» **WHAT THE EXERCISE ASKS**
Restate the entire listing word for word.

» **INFORMATION SUPPLIED**
● ● ●
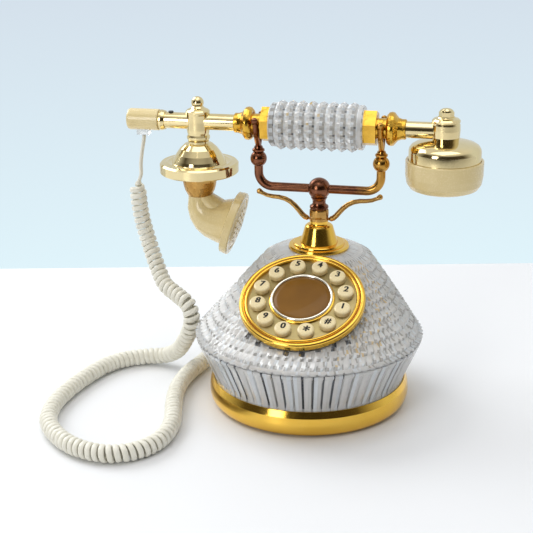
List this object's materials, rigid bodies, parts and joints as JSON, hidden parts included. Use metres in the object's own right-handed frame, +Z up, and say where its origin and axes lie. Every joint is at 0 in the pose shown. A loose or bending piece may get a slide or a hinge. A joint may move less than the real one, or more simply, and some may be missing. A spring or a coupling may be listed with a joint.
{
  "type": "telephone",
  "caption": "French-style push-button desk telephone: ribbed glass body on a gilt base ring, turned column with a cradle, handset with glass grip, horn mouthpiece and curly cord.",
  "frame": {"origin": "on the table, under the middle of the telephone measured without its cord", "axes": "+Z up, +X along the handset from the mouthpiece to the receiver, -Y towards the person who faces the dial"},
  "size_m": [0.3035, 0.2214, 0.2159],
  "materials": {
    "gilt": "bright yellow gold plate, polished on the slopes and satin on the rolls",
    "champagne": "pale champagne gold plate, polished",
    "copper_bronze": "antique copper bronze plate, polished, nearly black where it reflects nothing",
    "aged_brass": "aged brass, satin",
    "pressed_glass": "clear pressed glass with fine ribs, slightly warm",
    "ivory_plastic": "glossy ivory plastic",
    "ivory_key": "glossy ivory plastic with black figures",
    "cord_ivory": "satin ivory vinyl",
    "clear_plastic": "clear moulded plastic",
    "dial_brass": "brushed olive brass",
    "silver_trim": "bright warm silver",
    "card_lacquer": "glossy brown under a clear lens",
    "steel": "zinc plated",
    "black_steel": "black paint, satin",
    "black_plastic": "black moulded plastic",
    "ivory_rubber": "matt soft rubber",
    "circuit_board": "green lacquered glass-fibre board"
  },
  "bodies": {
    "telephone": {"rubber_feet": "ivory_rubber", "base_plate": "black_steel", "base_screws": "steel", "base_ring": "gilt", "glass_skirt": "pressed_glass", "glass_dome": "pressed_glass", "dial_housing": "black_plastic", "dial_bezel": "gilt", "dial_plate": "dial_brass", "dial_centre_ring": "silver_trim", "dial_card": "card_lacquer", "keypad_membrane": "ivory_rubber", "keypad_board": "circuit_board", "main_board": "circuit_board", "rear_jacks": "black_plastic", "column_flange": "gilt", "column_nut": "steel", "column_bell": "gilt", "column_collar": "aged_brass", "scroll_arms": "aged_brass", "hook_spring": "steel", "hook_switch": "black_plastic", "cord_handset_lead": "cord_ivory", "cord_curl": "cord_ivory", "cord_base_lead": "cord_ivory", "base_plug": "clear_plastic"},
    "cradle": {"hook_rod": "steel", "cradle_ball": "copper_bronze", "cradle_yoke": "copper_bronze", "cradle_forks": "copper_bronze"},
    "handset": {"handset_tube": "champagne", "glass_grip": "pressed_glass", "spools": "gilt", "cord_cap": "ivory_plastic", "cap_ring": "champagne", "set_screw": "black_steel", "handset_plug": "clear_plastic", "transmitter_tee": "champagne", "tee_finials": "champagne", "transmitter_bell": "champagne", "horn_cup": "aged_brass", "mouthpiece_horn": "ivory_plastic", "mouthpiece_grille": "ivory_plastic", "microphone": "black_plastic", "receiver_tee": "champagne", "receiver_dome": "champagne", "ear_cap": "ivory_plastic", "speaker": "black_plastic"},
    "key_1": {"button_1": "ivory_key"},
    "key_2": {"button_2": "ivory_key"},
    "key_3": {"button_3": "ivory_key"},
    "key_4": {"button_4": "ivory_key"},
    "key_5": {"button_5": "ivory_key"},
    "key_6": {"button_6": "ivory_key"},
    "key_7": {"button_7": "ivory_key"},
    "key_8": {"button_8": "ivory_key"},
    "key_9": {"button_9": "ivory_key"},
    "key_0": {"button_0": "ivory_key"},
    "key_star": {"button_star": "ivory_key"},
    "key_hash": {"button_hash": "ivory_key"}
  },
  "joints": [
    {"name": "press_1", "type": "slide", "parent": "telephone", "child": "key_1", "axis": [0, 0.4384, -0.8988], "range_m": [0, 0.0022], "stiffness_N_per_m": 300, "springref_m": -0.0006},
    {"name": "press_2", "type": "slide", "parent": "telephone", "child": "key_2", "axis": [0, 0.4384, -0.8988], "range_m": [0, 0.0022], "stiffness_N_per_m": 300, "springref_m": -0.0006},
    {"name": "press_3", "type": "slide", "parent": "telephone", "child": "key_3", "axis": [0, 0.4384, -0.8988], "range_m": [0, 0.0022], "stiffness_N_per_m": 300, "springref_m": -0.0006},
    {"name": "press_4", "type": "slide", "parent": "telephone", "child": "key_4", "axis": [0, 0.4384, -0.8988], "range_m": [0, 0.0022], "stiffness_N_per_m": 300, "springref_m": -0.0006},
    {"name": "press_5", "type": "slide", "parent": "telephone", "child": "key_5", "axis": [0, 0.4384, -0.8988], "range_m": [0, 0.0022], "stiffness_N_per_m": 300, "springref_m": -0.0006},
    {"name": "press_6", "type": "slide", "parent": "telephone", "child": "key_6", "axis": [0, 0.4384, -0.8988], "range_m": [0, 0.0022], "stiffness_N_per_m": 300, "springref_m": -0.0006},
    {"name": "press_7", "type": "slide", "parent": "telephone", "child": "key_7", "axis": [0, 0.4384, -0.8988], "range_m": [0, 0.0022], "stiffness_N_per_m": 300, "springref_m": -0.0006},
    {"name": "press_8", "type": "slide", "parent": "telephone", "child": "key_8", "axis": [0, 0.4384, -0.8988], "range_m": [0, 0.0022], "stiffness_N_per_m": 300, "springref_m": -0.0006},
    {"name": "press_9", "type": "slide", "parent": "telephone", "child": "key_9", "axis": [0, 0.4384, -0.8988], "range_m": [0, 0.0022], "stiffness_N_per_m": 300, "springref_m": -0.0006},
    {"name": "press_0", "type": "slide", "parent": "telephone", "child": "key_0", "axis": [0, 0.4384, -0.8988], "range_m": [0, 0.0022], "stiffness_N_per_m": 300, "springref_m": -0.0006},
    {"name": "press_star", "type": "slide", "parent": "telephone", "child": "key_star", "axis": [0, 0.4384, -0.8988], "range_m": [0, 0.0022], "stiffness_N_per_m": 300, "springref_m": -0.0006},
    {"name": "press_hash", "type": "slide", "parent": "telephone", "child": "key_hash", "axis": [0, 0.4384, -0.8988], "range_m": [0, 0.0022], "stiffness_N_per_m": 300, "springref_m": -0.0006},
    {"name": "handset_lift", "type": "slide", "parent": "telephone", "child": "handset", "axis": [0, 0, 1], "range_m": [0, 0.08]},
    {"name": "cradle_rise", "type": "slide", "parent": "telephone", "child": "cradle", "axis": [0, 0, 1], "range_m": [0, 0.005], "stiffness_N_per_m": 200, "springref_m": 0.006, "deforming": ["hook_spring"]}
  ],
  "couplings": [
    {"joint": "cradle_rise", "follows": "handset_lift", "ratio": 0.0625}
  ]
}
● ● ●
» **TASK RESULT**
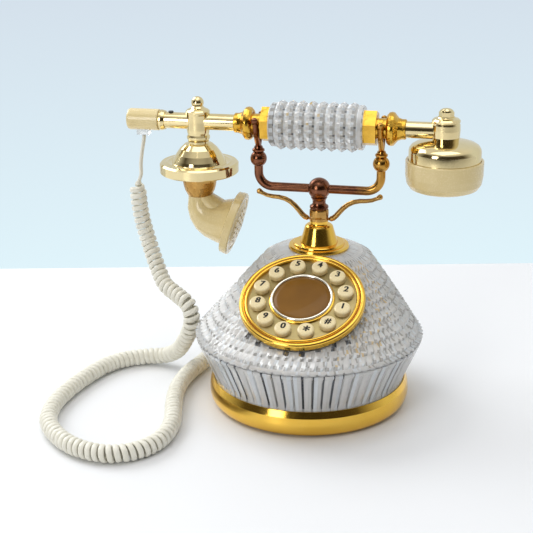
List this object's materials, rigid bodies, parts and joints as JSON, hidden parts included. Use metres in the object's own right-handed frame, +Z up, and say where its origin and axes lie. Every joint is at 0 in the pose shown. A loose or bending piece may get a slide or a hinge. A joint may move less than the real one, or more simply, and some may be missing. A spring or a coupling may be listed with a joint.
{
  "type": "telephone",
  "caption": "French-style push-button desk telephone: ribbed glass body on a gilt base ring, turned column with a cradle, handset with glass grip, horn mouthpiece and curly cord.",
  "frame": {"origin": "on the table, under the middle of the telephone measured without its cord", "axes": "+Z up, +X along the handset from the mouthpiece to the receiver, -Y towards the person who faces the dial"},
  "size_m": [0.3035, 0.2214, 0.2159],
  "materials": {
    "gilt": "bright yellow gold plate, polished on the slopes and satin on the rolls",
    "champagne": "pale champagne gold plate, polished",
    "copper_bronze": "antique copper bronze plate, polished, nearly black where it reflects nothing",
    "aged_brass": "aged brass, satin",
    "pressed_glass": "clear pressed glass with fine ribs, slightly warm",
    "ivory_plastic": "glossy ivory plastic",
    "ivory_key": "glossy ivory plastic with black figures",
    "cord_ivory": "satin ivory vinyl",
    "clear_plastic": "clear moulded plastic",
    "dial_brass": "brushed olive brass",
    "silver_trim": "bright warm silver",
    "card_lacquer": "glossy brown under a clear lens",
    "steel": "zinc plated",
    "black_steel": "black paint, satin",
    "black_plastic": "black moulded plastic",
    "ivory_rubber": "matt soft rubber",
    "circuit_board": "green lacquered glass-fibre board"
  },
  "bodies": {
    "telephone": {"rubber_feet": "ivory_rubber", "base_plate": "black_steel", "base_screws": "steel", "base_ring": "gilt", "glass_skirt": "pressed_glass", "glass_dome": "pressed_glass", "dial_housing": "black_plastic", "dial_bezel": "gilt", "dial_plate": "dial_brass", "dial_centre_ring": "silver_trim", "dial_card": "card_lacquer", "keypad_membrane": "ivory_rubber", "keypad_board": "circuit_board", "main_board": "circuit_board", "rear_jacks": "black_plastic", "column_flange": "gilt", "column_nut": "steel", "column_bell": "gilt", "column_collar": "aged_brass", "scroll_arms": "aged_brass", "hook_spring": "steel", "hook_switch": "black_plastic", "cord_handset_lead": "cord_ivory", "cord_curl": "cord_ivory", "cord_base_lead": "cord_ivory", "base_plug": "clear_plastic"},
    "cradle": {"hook_rod": "steel", "cradle_ball": "copper_bronze", "cradle_yoke": "copper_bronze", "cradle_forks": "copper_bronze"},
    "handset": {"handset_tube": "champagne", "glass_grip": "pressed_glass", "spools": "gilt", "cord_cap": "ivory_plastic", "cap_ring": "champagne", "set_screw": "black_steel", "handset_plug": "clear_plastic", "transmitter_tee": "champagne", "tee_finials": "champagne", "transmitter_bell": "champagne", "horn_cup": "aged_brass", "mouthpiece_horn": "ivory_plastic", "mouthpiece_grille": "ivory_plastic", "microphone": "black_plastic", "receiver_tee": "champagne", "receiver_dome": "champagne", "ear_cap": "ivory_plastic", "speaker": "black_plastic"},
    "key_1": {"button_1": "ivory_key"},
    "key_2": {"button_2": "ivory_key"},
    "key_3": {"button_3": "ivory_key"},
    "key_4": {"button_4": "ivory_key"},
    "key_5": {"button_5": "ivory_key"},
    "key_6": {"button_6": "ivory_key"},
    "key_7": {"button_7": "ivory_key"},
    "key_8": {"button_8": "ivory_key"},
    "key_9": {"button_9": "ivory_key"},
    "key_0": {"button_0": "ivory_key"},
    "key_star": {"button_star": "ivory_key"},
    "key_hash": {"button_hash": "ivory_key"}
  },
  "joints": [
    {"name": "press_1", "type": "slide", "parent": "telephone", "child": "key_1", "axis": [0, 0.4384, -0.8988], "range_m": [0, 0.0022], "stiffness_N_per_m": 300, "springref_m": -0.0006},
    {"name": "press_2", "type": "slide", "parent": "telephone", "child": "key_2", "axis": [0, 0.4384, -0.8988], "range_m": [0, 0.0022], "stiffness_N_per_m": 300, "springref_m": -0.0006},
    {"name": "press_3", "type": "slide", "parent": "telephone", "child": "key_3", "axis": [0, 0.4384, -0.8988], "range_m": [0, 0.0022], "stiffness_N_per_m": 300, "springref_m": -0.0006},
    {"name": "press_4", "type": "slide", "parent": "telephone", "child": "key_4", "axis": [0, 0.4384, -0.8988], "range_m": [0, 0.0022], "stiffness_N_per_m": 300, "springref_m": -0.0006},
    {"name": "press_5", "type": "slide", "parent": "telephone", "child": "key_5", "axis": [0, 0.4384, -0.8988], "range_m": [0, 0.0022], "stiffness_N_per_m": 300, "springref_m": -0.0006},
    {"name": "press_6", "type": "slide", "parent": "telephone", "child": "key_6", "axis": [0, 0.4384, -0.8988], "range_m": [0, 0.0022], "stiffness_N_per_m": 300, "springref_m": -0.0006},
    {"name": "press_7", "type": "slide", "parent": "telephone", "child": "key_7", "axis": [0, 0.4384, -0.8988], "range_m": [0, 0.0022], "stiffness_N_per_m": 300, "springref_m": -0.0006},
    {"name": "press_8", "type": "slide", "parent": "telephone", "child": "key_8", "axis": [0, 0.4384, -0.8988], "range_m": [0, 0.0022], "stiffness_N_per_m": 300, "springref_m": -0.0006},
    {"name": "press_9", "type": "slide", "parent": "telephone", "child": "key_9", "axis": [0, 0.4384, -0.8988], "range_m": [0, 0.0022], "stiffness_N_per_m": 300, "springref_m": -0.0006},
    {"name": "press_0", "type": "slide", "parent": "telephone", "child": "key_0", "axis": [0, 0.4384, -0.8988], "range_m": [0, 0.0022], "stiffness_N_per_m": 300, "springref_m": -0.0006},
    {"name": "press_star", "type": "slide", "parent": "telephone", "child": "key_star", "axis": [0, 0.4384, -0.8988], "range_m": [0, 0.0022], "stiffness_N_per_m": 300, "springref_m": -0.0006},
    {"name": "press_hash", "type": "slide", "parent": "telephone", "child": "key_hash", "axis": [0, 0.4384, -0.8988], "range_m": [0, 0.0022], "stiffness_N_per_m": 300, "springref_m": -0.0006},
    {"name": "handset_lift", "type": "slide", "parent": "telephone", "child": "handset", "axis": [0, 0, 1], "range_m": [0, 0.08]},
    {"name": "cradle_rise", "type": "slide", "parent": "telephone", "child": "cradle", "axis": [0, 0, 1], "range_m": [0, 0.005], "stiffness_N_per_m": 200, "springref_m": 0.006, "deforming": ["hook_spring"]}
  ],
  "couplings": [
    {"joint": "cradle_rise", "follows": "handset_lift", "ratio": 0.0625}
  ]
}